John ‘Largo’ Long — What Does a Stonemaster Do for an Encore?
Nicknamed “Largo” becasue of his massive size, John ‘largo’ Long, has spent decades seeking that perfect suspended moment in time. Alongside the likes of Rick Harrison, Ricky Accomazzo and Jim Bridwell, Largo was one of the original Stonemasters who pushed the envelope in the 70’s California climbing scene. In 1975, he, Bridwell and Billy Westbay made the first one-day ascent of El Cap’s The Nose. He then spent the 1980s exploring jungles and islands with Bridwell and later with Dwight Brooks. He rappelled off the world’s largest waterfall, and discovered the world’s largest river cave.
Long holds two post-graduate degrees, one in fine arts with an emphasis on literature and one in psychology. He says they were, “just on the side, fucking around, because I was interested in it at the time.” Largo’s always been a writer, whetting his craft with literary magazines and climbing mags in college, and progressing into adventure writing (both fiction and non-fiction), TV shows and the Hollywood movie script of Sylvester Stallone’s “Cliffhanger.” He’s authored 18 books, and 1,000 television shows, ranging from David Frost’s Nixon interviews, to comedy with Chris Rock. “I never had another job,” he says.
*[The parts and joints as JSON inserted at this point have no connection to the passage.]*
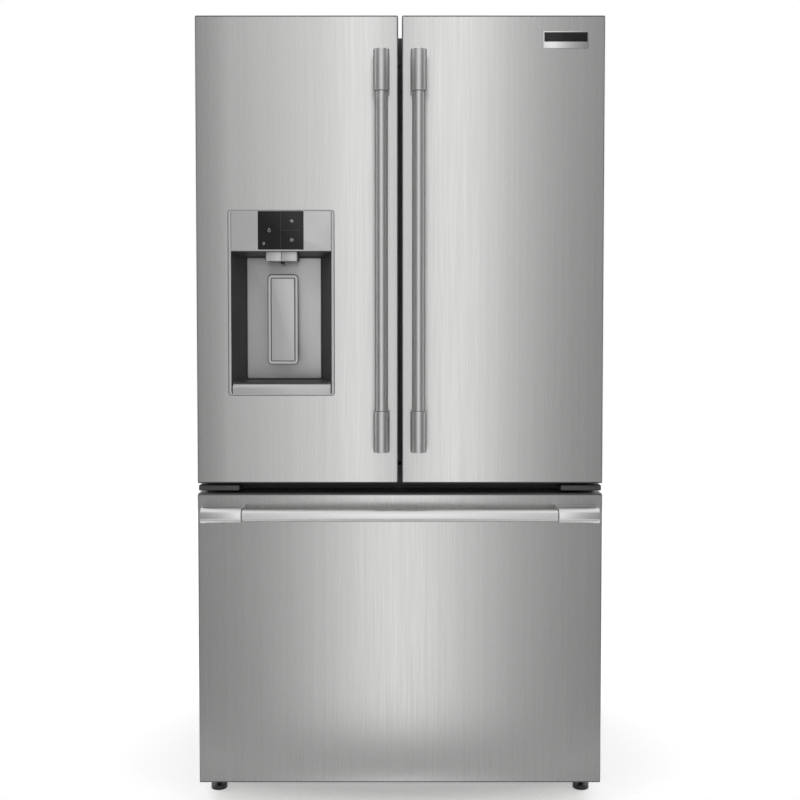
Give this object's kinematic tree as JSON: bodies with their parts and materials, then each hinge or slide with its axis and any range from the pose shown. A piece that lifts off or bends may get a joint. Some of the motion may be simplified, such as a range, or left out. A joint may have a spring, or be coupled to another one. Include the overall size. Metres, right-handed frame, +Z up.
{
  "type": "french door refrigerator",
  "caption": "Free-standing refrigerator with two upper doors, a bottom freezer drawer, bar handles and a water and ice dispenser in the left door.",
  "frame": {"origin": "on the floor, under the middle of the overall box", "axes": "+Z up, the doors face -Y, +X is to the right as seen from the front"},
  "size_m": [0.905, 0.797, 1.7855],
  "materials": {
    "stainless": "vertical brushed",
    "handle_steel": "satin polished",
    "case_paint": "textured grey paint",
    "galvanized": "galvanized",
    "zinc_plate": "zinc plated",
    "black_steel": "black enamel",
    "white_liner": "vacuum-formed, satin",
    "foam": "rigid foam",
    "grey_rubber": "soft vinyl",
    "dark_plastic": "fine texture",
    "silver_plastic": "silver painted",
    "clear_plastic": "clear moulded",
    "shelf_glass": "tempered, polished",
    "white_wire": "powder coated",
    "copper": "bare copper tube",
    "aluminium": "mill finish"
  },
  "bodies": {
    "cabinet": {"cabinet_shell": "case_paint", "rear_panel": "galvanized", "cabinet_foam": "foam", "fridge_liner": "white_liner", "freezer_liner": "white_liner", "mullion_rail": "zinc_plate", "base_frame": "galvanized", "compressor_cover": "galvanized", "compressor": "black_steel", "condenser_coil": "copper", "evaporator_coil": "aluminium", "evaporator_cover": "white_liner", "ice_maker_housing": "white_liner", "top_hinge_left": "zinc_plate", "top_hinge_right": "zinc_plate", "hinge_cover_left": "dark_plastic", "hinge_cover_right": "dark_plastic", "crisper_shelf": "shelf_glass", "freezer_rail_left": "zinc_plate", "freezer_rail_right": "zinc_plate", "shelf_upper_left": "shelf_glass", "shelf_upper_right": "shelf_glass", "shelf_lower": "shelf_glass"},
    "condenser_fan": {"condenser_fan": "dark_plastic"},
    "evaporator_fan": {"evaporator_fan": "dark_plastic"},
    "rear_roller_left": {"rear_roller_left": "dark_plastic"},
    "rear_roller_right": {"rear_roller_right": "dark_plastic"},
    "leveling_leg_left": {"leveling_leg_left": "black_steel"},
    "leveling_leg_right": {"leveling_leg_right": "black_steel"},
    "crisper_left": {"crisper_left": "clear_plastic"},
    "crisper_right": {"crisper_right": "clear_plastic"},
    "ice_bin": {"ice_bin": "clear_plastic"},
    "freezer_upper_basket": {"freezer_upper_basket": "white_liner"},
    "left_door": {"left_door_skin": "stainless", "left_door_liner": "white_liner", "left_door_gasket": "grey_rubber", "left_handle_tube": "handle_steel", "left_handle_upper_post": "handle_steel", "left_handle_lower_post": "handle_steel", "dispenser_housing": "silver_plastic", "left_door_bin_upper": "clear_plastic", "left_door_bin_lower": "clear_plastic"},
    "dispenser_paddle": {"dispenser_paddle": "silver_plastic"},
    "drip_tray": {"drip_tray": "silver_plastic"},
    "flipper": {"flipper_mullion": "dark_plastic"},
    "right_door": {"right_door_skin": "stainless", "right_door_liner": "white_liner", "right_door_gasket": "grey_rubber", "right_handle_tube": "handle_steel", "right_handle_upper_post": "handle_steel", "right_handle_lower_post": "handle_steel", "right_door_bin_upper": "clear_plastic", "right_door_bin_lower": "clear_plastic"},
    "freezer_drawer": {"drawer_skin": "stainless", "drawer_liner": "white_liner", "drawer_gasket": "grey_rubber", "drawer_handle_tube": "handle_steel", "drawer_handle_left_post": "handle_steel", "drawer_handle_right_post": "handle_steel", "freezer_basket": "white_wire"}
  },
  "joints": [
    {"name": "left_door_hinge", "type": "hinge", "parent": "cabinet", "child": "left_door", "pos_m": [-0.4385, -0.2705, 0.742], "axis": [0, 0, -1], "range_deg": [0, 120]},
    {"name": "right_door_hinge", "type": "hinge", "parent": "cabinet", "child": "right_door", "pos_m": [0.4385, -0.2705, 0.742], "axis": [0, 0, 1], "range_deg": [0, 120]},
    {"name": "freezer_drawer_slide", "type": "slide", "parent": "cabinet", "child": "freezer_drawer", "axis": [0, -1, 0], "range_m": [0, 0.34]},
    {"name": "freezer_upper_basket_slide", "type": "slide", "parent": "cabinet", "child": "freezer_upper_basket", "axis": [0, -1, 0], "range_m": [0, 0.272]},
    {"name": "flipper_fold", "type": "hinge", "parent": "left_door", "child": "flipper", "pos_m": [-0.044, -0.2355, 0.779], "axis": [0, 0, 1], "range_deg": [0, 90]},
    {"name": "dispenser_paddle_hinge", "type": "hinge", "parent": "left_door", "child": "dispenser_paddle", "pos_m": [-0.2634, -0.3015, 1.207], "axis": [1, 0, 0], "range_deg": [0, 6], "stiffness_Nm_per_rad": 0.6, "springref_deg": -2.86},
    {"name": "drip_tray_slide", "type": "slide", "parent": "left_door", "child": "drip_tray", "axis": [0, -1, 0], "range_m": [0, 0.045]},
    {"name": "crisper_left_slide", "type": "slide", "parent": "cabinet", "child": "crisper_left", "axis": [0, -1, 0], "range_m": [0, 0.09]},
    {"name": "crisper_right_slide", "type": "slide", "parent": "cabinet", "child": "crisper_right", "axis": [0, -1, 0], "range_m": [0, 0.09]},
    {"name": "ice_bin_slide", "type": "slide", "parent": "cabinet", "child": "ice_bin", "axis": [0, -1, 0], "range_m": [0, 0.06]},
    {"name": "condenser_fan_spin", "type": "hinge", "parent": "cabinet", "child": "condenser_fan", "pos_m": [0.02, 0.2904, 0.157], "axis": [1, 0, 0], "continuous": true},
    {"name": "evaporator_fan_spin", "type": "hinge", "parent": "cabinet", "child": "evaporator_fan", "pos_m": [0, 0.2495, 0.6], "axis": [0, -1, 0], "continuous": true},
    {"name": "rear_roller_left_spin", "type": "hinge", "parent": "cabinet", "child": "rear_roller_left", "pos_m": [-0.421, 0.3235, 0.02], "axis": [1, 0, 0], "continuous": true},
    {"name": "rear_roller_right_spin", "type": "hinge", "parent": "cabinet", "child": "rear_roller_right", "pos_m": [0.421, 0.3235, 0.02], "axis": [1, 0, 0], "continuous": true},
    {"name": "leveling_leg_left_screw", "type": "slide", "parent": "cabinet", "child": "leveling_leg_left", "axis": [0, 0, -1], "range_m": [0, 0.015]},
    {"name": "leveling_leg_right_screw", "type": "slide", "parent": "cabinet", "child": "leveling_leg_right", "axis": [0, 0, -1], "range_m": [0, 0.015]}
  ],
  "couplings": [
    {"joint": "flipper_fold", "follows": "left_door_hinge", "ratio": 0.75},
    {"joint": "freezer_upper_basket_slide", "follows": "freezer_drawer_slide", "ratio": 0.8}
  ]
}
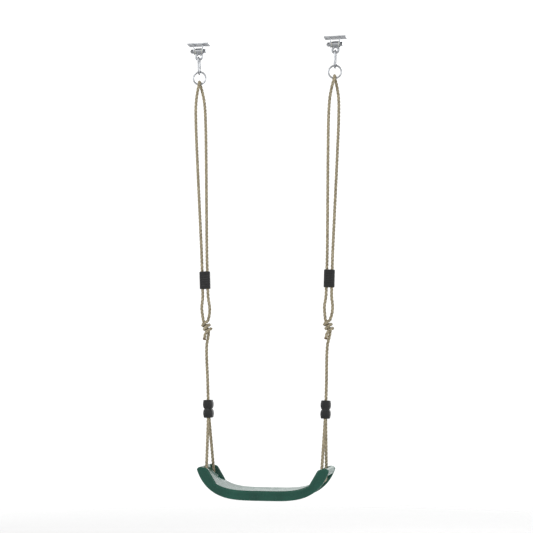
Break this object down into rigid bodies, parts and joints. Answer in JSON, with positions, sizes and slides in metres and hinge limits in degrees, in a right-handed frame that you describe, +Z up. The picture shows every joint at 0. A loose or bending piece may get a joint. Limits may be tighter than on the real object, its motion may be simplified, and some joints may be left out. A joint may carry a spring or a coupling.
{
  "type": "belt swing seat",
  "caption": "Moulded belt swing seat slung on adjustable ropes, with snap hooks, rings and pivoting beam hangers.",
  "frame": {"origin": "midway between the two hangers, on the plane of the beam's underside, which the tops of both hanger plates touch", "axes": "+X along the beam to the right, +Y to the back, +Z up; the seat hangs below the origin and swings about X"},
  "size_m": [0.56, 0.15, 1.575],
  "materials": {
    "seat_plastic": "semi-gloss moulded green",
    "rope_fibre": "matt beige laid rope",
    "black_plastic": "satin moulded black",
    "zinc_steel": "zinc plated",
    "bush_nylon": "natural nylon"
  },
  "bodies": {
    "root": {"hanger_bracket_left": "zinc_steel", "hanger_bolt_left": "zinc_steel", "hanger_nut_left": "zinc_steel", "bolt_washer_head_left": "zinc_steel", "bolt_washer_nut_left": "zinc_steel", "hanger_bush_a_left": "bush_nylon", "hanger_bush_b_left": "bush_nylon", "hanger_bracket_right": "zinc_steel", "hanger_bolt_right": "zinc_steel", "hanger_nut_right": "zinc_steel", "bolt_washer_head_right": "zinc_steel", "bolt_washer_nut_right": "zinc_steel", "hanger_bush_a_right": "bush_nylon", "hanger_bush_b_right": "bush_nylon"},
    "swing_arms": {"hanger_eye_left": "zinc_steel", "hanger_eye_right": "zinc_steel"},
    "line_left": {"snap_hook_left": "zinc_steel", "gate_rivet_left": "zinc_steel", "rope_ring_left": "zinc_steel", "main_rope_left": "rope_fibre", "fork_ferrule_left": "black_plastic"},
    "line_right": {"snap_hook_right": "zinc_steel", "gate_rivet_right": "zinc_steel", "rope_ring_right": "zinc_steel", "main_rope_right": "rope_fibre", "fork_ferrule_right": "black_plastic"},
    "seat": {"seat_belt": "seat_plastic"},
    "gate_left": {"hook_gate_left": "zinc_steel", "gate_spring_left": "zinc_steel"},
    "gate_right": {"hook_gate_right": "zinc_steel", "gate_spring_right": "zinc_steel"},
    "adjuster_left": {"length_adjuster_left": "black_plastic"},
    "adjuster_right": {"length_adjuster_right": "black_plastic"}
  },
  "joints": [
    {"name": "swing", "type": "hinge", "parent": "root", "child": "swing_arms", "pos_m": [0, 0, -0.025], "axis": [1, 0, 0], "range_deg": [-60, 60]},
    {"name": "sway_left", "type": "hinge", "parent": "swing_arms", "child": "line_left", "pos_m": [-0.242, 0, -0.0476], "axis": [0, 1, 0], "range_deg": [-4, 4]},
    {"name": "sway_right", "type": "hinge", "parent": "swing_arms", "child": "line_right", "pos_m": [0.242, 0, -0.0476], "axis": [0, 1, 0], "range_deg": [-4, 4]},
    {"name": "seat_level", "type": "hinge", "parent": "line_left", "child": "seat", "pos_m": [-0.196, 0, -1.50901], "axis": [0, 1, 0], "range_deg": [-5, 5]},
    {"name": "gate_turn_left", "type": "hinge", "parent": "line_left", "child": "gate_left", "pos_m": [-0.24055, 0.0105, -0.09358], "axis": [0.9995, 0, 0.0315], "range_deg": [0, 22], "stiffness_Nm_per_rad": 0.05, "springref_deg": -17.19},
    {"name": "gate_turn_right", "type": "hinge", "parent": "line_right", "child": "gate_right", "pos_m": [0.24055, 0.0105, -0.09358], "axis": [0.9995, 0, -0.0315], "range_deg": [0, 22], "stiffness_Nm_per_rad": 0.05, "springref_deg": -17.19},
    {"name": "adjuster_slide_left", "type": "slide", "parent": "line_left", "child": "adjuster_left", "axis": [-0.0315, 0, 0.9995], "range_m": [-0.025, 0.04]},
    {"name": "adjuster_slide_right", "type": "slide", "parent": "line_right", "child": "adjuster_right", "axis": [0.0315, 0, 0.9995], "range_m": [-0.025, 0.04]}
  ],
  "couplings": [
    {"joint": "sway_right", "follows": "sway_left", "ratio": 1},
    {"joint": "seat_level", "follows": "sway_left", "ratio": -1.2347}
  ]
}
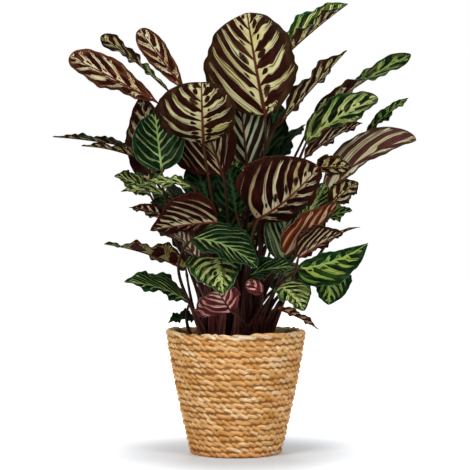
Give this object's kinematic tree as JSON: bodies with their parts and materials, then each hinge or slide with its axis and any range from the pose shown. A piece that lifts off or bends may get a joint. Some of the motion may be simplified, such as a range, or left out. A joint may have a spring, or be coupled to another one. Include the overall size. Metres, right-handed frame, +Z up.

Johnny Thrash — A Ski Bum’s Life of No Regrets
Johnny Thrash is a Coast Mountain legend. As a ski bum, climber, punk rocker, perennial nudist, writer and media personality, Thrash has a knack for finding the best times, the coolest people, and the most fun to be had in any situation, on-hill or off. And if there’s no fun to be had, he creates his own. Originally from the prairies, Thrash has fished commercially in the rough seas of the North Coast and worked high in the rigs on the frozen wind-blasted Saskatchewan oil fields. But the tug of his climbing rope and the glide of his skis always draws him home to the Mountains of Squamish and Whistler for another adventure, an equally adventurous apres, and one more night to remember. (He also fronts an epic punk band called The Harpoons. They wail.)